> _EXERCISE AIM_
Extract every line below that contains the word "scene".

> _SOURCE MATERIAL_
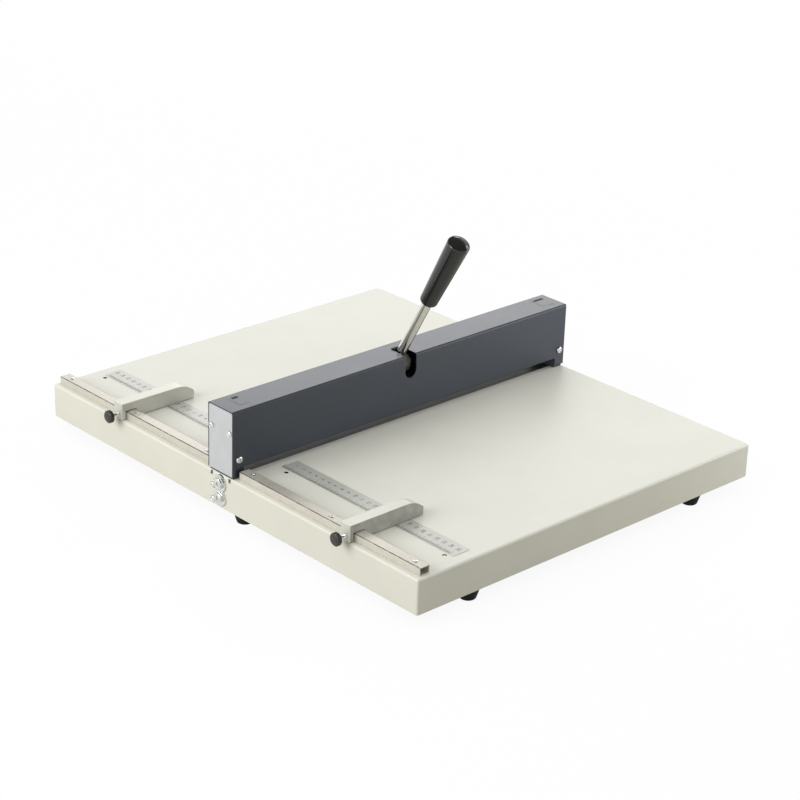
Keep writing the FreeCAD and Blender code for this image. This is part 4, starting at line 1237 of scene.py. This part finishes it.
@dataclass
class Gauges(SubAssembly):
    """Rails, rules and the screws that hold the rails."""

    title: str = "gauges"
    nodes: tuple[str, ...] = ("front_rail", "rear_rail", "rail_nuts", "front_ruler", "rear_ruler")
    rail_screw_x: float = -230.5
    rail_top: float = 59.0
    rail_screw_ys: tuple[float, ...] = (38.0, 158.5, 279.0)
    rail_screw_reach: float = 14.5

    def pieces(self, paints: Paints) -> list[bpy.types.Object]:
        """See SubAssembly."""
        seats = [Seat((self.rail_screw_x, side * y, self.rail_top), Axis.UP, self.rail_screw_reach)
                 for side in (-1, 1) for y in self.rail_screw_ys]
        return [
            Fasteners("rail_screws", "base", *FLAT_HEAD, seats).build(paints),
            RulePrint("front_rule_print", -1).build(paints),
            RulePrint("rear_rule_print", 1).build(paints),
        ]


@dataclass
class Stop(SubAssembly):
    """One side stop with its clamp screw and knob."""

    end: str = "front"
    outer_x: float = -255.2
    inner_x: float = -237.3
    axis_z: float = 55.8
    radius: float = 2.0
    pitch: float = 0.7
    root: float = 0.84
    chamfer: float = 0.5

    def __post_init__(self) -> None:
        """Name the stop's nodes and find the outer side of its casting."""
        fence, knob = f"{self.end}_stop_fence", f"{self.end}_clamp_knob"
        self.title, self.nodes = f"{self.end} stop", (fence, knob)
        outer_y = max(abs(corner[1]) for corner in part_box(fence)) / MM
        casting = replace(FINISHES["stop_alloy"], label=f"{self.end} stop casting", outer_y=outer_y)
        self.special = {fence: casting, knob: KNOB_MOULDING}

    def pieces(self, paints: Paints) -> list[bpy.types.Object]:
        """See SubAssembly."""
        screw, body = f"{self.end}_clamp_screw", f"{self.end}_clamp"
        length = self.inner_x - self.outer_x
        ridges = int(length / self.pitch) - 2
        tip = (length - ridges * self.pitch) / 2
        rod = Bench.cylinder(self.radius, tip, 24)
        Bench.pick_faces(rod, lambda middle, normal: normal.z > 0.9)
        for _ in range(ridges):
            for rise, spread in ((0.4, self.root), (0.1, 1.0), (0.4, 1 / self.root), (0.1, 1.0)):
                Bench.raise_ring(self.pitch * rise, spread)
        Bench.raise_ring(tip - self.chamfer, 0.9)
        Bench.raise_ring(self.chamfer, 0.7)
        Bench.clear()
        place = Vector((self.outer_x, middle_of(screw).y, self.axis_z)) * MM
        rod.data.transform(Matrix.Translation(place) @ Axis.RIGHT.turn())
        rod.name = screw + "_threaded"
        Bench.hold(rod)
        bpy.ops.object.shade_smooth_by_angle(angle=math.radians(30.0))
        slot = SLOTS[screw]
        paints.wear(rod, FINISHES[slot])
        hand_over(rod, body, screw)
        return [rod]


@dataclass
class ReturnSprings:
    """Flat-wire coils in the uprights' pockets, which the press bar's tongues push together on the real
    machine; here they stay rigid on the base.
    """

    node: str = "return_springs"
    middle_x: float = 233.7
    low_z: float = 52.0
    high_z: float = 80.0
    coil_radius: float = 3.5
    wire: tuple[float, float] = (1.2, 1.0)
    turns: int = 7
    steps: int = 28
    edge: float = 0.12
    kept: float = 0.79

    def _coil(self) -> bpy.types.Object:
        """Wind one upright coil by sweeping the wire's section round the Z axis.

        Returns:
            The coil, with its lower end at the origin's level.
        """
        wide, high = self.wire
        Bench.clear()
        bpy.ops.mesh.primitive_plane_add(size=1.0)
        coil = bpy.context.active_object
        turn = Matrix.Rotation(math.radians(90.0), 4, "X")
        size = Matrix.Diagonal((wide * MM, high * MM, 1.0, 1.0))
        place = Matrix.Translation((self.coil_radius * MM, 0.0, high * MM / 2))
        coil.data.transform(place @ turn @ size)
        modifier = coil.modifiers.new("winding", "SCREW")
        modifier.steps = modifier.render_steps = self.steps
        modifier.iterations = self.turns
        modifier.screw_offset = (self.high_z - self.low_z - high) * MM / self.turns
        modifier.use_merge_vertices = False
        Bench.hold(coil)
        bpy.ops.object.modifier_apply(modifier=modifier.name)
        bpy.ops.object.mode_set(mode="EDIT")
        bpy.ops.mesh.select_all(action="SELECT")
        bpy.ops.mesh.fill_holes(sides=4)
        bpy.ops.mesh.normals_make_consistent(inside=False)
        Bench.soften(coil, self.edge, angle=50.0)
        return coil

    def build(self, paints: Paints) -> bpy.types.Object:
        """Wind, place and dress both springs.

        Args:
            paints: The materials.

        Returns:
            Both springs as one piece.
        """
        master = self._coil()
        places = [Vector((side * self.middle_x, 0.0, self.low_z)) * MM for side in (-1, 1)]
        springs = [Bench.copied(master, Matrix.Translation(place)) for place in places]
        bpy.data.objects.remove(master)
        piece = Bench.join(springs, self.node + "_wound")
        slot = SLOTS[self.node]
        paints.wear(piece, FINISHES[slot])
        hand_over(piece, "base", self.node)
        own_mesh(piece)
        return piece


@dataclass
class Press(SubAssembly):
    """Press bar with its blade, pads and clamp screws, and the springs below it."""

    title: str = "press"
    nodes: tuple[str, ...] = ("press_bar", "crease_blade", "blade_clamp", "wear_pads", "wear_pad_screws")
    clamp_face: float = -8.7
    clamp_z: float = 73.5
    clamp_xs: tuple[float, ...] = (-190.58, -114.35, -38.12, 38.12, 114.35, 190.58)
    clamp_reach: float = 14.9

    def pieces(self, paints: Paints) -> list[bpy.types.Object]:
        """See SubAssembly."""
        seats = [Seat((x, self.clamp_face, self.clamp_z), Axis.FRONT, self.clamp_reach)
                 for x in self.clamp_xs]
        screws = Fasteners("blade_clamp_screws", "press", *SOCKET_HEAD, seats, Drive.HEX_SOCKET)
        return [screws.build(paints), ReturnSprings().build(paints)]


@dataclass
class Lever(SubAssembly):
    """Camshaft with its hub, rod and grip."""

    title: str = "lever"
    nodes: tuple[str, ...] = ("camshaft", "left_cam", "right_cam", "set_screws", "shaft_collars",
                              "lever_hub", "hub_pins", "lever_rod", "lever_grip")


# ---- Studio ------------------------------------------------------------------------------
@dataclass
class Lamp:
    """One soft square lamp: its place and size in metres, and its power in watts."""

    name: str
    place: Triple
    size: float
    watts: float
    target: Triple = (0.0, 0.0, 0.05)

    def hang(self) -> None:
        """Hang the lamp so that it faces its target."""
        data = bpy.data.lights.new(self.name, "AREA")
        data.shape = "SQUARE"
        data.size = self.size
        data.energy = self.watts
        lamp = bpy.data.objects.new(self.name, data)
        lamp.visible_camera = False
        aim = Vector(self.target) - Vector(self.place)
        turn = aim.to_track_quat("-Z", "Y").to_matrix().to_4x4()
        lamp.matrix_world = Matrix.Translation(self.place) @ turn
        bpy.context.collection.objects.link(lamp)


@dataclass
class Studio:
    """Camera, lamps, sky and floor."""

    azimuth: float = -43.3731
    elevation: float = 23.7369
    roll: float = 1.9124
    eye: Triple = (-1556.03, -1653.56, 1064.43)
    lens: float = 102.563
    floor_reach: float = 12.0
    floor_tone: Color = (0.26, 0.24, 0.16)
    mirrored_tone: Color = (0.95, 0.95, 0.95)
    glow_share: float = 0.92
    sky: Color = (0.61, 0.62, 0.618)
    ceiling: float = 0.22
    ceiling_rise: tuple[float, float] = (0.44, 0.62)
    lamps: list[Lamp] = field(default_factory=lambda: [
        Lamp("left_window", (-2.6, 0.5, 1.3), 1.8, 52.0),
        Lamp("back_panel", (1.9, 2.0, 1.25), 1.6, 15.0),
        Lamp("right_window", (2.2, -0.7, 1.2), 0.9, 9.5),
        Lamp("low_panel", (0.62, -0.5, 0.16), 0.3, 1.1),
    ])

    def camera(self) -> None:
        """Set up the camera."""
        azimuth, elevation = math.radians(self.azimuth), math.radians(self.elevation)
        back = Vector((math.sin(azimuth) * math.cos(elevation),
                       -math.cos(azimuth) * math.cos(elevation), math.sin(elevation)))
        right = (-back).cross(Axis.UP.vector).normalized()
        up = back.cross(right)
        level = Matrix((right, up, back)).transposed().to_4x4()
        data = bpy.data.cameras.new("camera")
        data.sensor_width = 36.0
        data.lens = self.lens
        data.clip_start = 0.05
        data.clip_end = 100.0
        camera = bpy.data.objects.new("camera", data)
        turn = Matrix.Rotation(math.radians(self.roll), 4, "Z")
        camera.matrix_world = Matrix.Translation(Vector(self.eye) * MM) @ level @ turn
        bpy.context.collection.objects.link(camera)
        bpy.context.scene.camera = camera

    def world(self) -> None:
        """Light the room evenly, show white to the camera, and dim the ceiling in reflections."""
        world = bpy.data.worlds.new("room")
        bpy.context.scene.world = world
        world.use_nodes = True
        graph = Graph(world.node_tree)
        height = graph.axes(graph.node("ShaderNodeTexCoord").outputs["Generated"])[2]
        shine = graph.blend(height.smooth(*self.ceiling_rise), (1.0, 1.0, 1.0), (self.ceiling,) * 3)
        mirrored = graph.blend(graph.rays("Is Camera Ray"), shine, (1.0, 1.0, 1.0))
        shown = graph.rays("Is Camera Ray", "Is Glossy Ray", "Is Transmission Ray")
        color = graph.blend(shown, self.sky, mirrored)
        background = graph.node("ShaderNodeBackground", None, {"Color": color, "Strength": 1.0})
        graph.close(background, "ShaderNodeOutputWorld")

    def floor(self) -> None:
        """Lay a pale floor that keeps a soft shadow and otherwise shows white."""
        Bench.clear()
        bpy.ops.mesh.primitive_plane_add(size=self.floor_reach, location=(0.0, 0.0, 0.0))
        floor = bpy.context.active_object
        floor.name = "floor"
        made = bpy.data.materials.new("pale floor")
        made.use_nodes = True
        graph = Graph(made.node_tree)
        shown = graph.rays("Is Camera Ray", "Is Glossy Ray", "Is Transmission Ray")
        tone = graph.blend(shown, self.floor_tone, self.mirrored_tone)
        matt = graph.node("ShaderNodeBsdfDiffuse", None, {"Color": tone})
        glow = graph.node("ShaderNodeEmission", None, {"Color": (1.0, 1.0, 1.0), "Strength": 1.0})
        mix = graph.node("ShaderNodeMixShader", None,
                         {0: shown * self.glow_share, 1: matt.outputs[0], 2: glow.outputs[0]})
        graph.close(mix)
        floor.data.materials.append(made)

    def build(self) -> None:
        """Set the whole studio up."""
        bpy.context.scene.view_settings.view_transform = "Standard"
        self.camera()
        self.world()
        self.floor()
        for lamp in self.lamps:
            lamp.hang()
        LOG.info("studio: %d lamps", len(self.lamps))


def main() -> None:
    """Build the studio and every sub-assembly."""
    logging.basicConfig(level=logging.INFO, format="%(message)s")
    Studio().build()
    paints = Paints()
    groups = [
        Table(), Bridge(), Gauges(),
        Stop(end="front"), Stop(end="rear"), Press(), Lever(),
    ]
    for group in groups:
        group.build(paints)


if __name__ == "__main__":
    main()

...

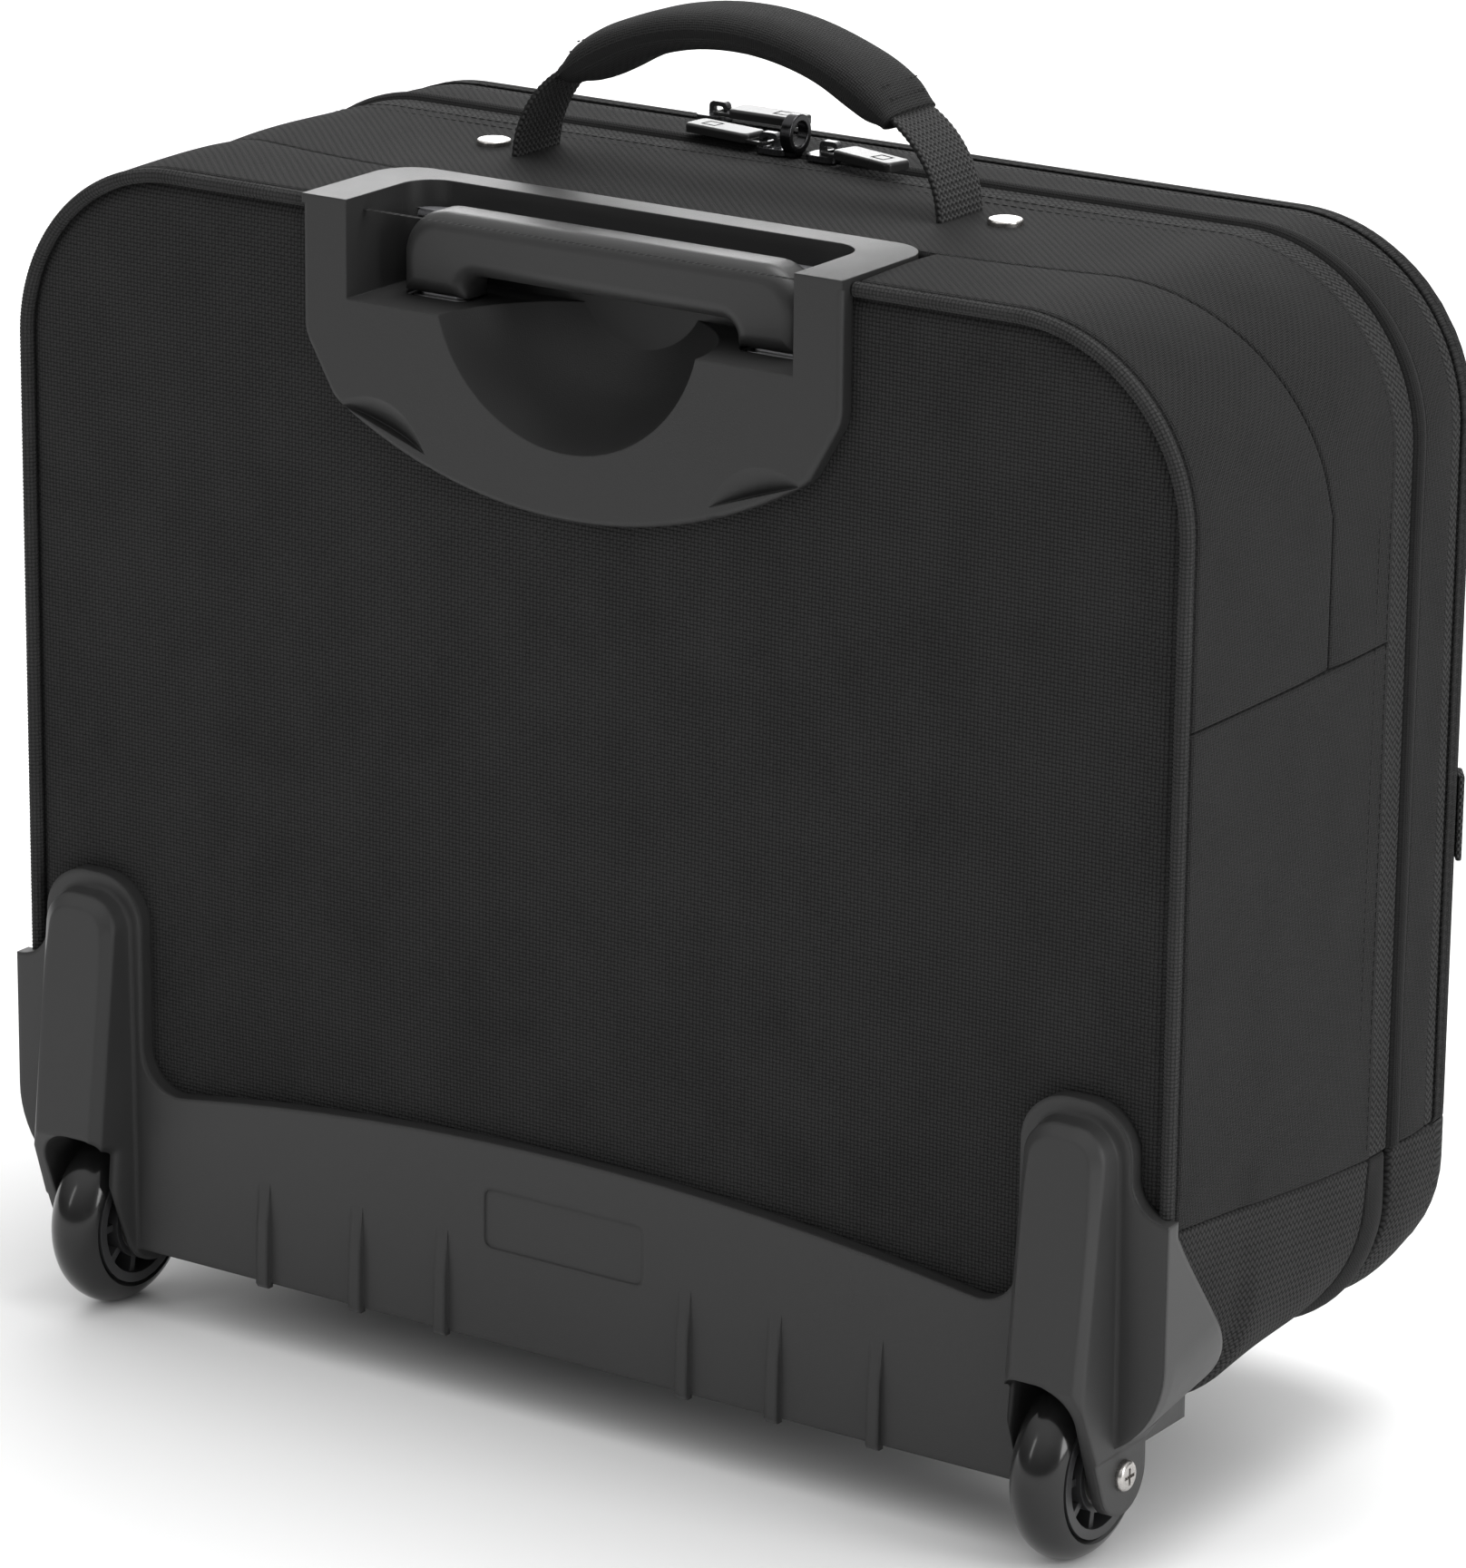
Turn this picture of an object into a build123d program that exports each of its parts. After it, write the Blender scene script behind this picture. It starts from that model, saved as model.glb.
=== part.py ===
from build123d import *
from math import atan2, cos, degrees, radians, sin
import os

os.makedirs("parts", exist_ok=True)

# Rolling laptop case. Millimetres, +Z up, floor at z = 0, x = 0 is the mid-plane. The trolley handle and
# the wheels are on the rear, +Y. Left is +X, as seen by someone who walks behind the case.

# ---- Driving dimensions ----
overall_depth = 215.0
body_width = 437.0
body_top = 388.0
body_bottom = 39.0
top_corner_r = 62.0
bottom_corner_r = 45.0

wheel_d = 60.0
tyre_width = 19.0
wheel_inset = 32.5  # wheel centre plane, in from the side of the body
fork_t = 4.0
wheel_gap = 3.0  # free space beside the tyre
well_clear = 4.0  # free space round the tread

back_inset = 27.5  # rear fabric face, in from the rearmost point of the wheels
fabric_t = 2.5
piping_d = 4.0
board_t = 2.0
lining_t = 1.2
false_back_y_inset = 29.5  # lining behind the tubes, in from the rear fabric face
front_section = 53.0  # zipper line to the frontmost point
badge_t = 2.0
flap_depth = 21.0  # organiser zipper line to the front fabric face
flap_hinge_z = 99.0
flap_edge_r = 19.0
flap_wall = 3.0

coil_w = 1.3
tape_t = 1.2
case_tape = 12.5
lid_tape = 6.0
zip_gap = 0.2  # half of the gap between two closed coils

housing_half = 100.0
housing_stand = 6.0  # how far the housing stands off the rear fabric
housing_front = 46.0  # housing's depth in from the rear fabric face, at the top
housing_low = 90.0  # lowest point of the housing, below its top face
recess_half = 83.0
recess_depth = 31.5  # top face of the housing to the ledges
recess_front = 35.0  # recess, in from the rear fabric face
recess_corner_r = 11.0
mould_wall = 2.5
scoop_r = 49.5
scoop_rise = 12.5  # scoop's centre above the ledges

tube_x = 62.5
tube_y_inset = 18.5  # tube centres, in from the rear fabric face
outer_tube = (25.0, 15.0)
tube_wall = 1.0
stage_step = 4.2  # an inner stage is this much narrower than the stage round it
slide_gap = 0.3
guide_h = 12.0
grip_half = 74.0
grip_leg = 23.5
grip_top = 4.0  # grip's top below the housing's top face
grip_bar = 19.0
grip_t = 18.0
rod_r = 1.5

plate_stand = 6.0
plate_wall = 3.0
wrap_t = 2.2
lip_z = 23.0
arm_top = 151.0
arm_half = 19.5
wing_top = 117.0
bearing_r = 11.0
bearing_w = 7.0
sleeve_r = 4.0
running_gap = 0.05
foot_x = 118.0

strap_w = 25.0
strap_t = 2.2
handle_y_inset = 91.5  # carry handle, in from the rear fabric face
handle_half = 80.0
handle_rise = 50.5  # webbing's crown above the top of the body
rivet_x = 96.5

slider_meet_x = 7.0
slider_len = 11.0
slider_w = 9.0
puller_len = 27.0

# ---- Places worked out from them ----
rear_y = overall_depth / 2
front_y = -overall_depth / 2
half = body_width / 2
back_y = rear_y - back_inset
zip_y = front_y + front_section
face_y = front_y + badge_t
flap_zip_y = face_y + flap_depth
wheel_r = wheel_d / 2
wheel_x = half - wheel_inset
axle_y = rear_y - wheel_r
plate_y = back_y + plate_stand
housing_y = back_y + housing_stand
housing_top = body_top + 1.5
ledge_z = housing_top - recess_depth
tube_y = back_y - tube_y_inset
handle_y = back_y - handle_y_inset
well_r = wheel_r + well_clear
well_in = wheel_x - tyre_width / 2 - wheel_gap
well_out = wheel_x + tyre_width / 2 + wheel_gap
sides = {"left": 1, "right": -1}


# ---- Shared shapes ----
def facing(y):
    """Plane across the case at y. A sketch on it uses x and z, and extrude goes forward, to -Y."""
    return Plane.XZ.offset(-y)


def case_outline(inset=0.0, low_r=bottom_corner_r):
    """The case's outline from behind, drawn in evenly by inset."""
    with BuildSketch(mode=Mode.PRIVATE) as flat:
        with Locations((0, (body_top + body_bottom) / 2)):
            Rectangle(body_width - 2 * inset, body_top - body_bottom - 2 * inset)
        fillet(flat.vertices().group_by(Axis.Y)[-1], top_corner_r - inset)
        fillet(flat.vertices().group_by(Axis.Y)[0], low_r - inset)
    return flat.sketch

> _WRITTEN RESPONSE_
Keep writing the FreeCAD and Blender code for this image. This is part 4, starting at line 1237 of scene.py. This part finishes it.
        bpy.context.scene.camera = camera
        bpy.context.scene.world = world
        bpy.context.scene.view_settings.view_transform = "Standard"
Turn this picture of an object into a build123d program that exports each of its parts. After it, write the Blender scene script behind this picture. It starts from that model, saved as model.glb.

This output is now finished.